▶ _Objective_
Report the count of lines where the string "continues" appears, and nothing else.

▶ _Input for this task_
START
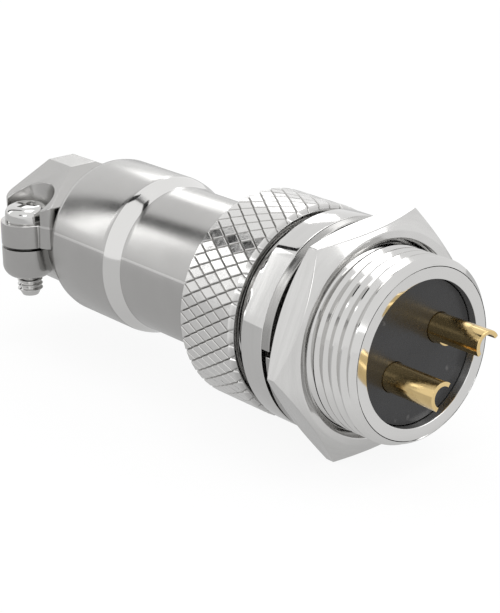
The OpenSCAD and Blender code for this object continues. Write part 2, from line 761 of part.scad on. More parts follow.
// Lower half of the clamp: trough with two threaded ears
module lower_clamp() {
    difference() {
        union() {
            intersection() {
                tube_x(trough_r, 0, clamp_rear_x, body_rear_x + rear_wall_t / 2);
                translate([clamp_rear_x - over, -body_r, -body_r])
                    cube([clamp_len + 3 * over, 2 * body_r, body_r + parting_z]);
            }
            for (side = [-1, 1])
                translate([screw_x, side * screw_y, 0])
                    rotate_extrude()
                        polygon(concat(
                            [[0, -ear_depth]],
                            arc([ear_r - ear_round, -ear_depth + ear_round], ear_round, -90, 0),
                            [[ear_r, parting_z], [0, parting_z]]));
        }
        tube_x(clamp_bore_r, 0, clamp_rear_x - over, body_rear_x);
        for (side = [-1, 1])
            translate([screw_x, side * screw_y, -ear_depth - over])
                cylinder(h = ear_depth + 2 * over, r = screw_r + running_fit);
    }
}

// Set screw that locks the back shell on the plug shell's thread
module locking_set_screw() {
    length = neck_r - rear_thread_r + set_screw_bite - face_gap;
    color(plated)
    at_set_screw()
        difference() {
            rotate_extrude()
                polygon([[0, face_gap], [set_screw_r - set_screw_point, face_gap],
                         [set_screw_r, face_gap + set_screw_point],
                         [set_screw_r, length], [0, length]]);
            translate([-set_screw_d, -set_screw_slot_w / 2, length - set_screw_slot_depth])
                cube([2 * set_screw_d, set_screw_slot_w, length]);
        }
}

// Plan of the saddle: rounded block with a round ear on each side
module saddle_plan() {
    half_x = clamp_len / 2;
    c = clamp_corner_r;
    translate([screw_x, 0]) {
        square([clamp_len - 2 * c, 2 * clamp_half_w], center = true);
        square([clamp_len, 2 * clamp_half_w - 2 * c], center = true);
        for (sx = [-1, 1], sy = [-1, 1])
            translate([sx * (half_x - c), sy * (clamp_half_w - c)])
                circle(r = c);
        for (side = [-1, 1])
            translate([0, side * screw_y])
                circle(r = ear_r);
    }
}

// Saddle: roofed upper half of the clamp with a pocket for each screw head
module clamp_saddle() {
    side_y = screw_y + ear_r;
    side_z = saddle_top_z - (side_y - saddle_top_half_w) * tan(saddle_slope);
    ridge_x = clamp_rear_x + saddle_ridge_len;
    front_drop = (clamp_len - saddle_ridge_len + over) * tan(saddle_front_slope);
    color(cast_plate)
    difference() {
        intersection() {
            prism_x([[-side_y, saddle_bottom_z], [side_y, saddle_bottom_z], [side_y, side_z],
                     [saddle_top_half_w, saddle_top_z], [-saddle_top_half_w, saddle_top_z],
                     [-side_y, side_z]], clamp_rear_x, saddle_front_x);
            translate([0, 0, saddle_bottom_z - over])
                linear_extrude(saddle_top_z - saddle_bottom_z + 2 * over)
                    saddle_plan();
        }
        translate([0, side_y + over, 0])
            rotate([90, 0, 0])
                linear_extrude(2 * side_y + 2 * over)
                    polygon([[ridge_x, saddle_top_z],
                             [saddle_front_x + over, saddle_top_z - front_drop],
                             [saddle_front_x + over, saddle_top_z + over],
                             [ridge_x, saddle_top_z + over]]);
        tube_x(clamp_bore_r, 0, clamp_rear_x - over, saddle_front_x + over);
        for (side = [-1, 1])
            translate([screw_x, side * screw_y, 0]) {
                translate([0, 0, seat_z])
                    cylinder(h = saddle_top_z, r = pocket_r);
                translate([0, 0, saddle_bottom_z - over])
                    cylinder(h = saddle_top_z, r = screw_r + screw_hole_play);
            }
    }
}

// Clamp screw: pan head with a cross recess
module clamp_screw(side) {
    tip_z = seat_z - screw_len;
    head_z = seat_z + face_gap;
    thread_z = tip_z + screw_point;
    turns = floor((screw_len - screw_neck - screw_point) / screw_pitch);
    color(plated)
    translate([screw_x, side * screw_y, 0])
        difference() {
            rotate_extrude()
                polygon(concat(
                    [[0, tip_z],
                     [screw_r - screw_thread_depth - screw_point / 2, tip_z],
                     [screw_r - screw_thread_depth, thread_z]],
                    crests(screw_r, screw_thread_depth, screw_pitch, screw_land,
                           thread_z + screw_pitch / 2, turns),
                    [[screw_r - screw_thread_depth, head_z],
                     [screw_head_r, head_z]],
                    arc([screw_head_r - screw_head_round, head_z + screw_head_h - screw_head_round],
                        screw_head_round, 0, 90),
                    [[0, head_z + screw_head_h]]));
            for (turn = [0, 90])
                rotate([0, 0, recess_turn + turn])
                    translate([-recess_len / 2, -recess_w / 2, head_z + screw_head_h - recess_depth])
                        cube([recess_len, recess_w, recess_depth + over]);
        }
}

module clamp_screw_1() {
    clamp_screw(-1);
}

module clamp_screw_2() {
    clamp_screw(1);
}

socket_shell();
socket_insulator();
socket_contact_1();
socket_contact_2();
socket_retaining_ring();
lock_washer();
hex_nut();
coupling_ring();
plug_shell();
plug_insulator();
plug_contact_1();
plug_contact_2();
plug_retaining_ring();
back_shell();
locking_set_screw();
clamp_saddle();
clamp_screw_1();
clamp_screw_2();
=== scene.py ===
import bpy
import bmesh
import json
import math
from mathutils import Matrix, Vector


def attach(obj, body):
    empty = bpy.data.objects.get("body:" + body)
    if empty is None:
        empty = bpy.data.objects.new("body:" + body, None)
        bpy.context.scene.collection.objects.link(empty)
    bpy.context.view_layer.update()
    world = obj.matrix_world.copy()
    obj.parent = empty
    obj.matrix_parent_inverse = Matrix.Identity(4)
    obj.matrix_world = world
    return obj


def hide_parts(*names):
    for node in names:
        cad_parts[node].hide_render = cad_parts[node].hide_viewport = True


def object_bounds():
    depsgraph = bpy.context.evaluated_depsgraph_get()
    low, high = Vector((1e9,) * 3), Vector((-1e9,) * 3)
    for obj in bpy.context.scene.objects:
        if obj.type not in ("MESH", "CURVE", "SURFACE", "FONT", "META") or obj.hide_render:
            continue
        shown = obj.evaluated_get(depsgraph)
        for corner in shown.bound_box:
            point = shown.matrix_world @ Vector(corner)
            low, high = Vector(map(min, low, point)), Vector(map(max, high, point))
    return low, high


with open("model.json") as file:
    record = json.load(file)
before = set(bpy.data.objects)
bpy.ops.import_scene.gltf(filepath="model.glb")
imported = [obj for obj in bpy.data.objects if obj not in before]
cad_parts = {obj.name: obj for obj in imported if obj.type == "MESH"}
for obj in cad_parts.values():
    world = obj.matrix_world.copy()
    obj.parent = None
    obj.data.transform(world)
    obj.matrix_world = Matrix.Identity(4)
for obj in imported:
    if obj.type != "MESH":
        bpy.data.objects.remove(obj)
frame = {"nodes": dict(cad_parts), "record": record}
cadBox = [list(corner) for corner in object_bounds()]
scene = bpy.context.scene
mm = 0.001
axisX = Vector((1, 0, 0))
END
START
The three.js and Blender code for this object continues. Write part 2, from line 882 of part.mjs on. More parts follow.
END
▶ _Task output_
2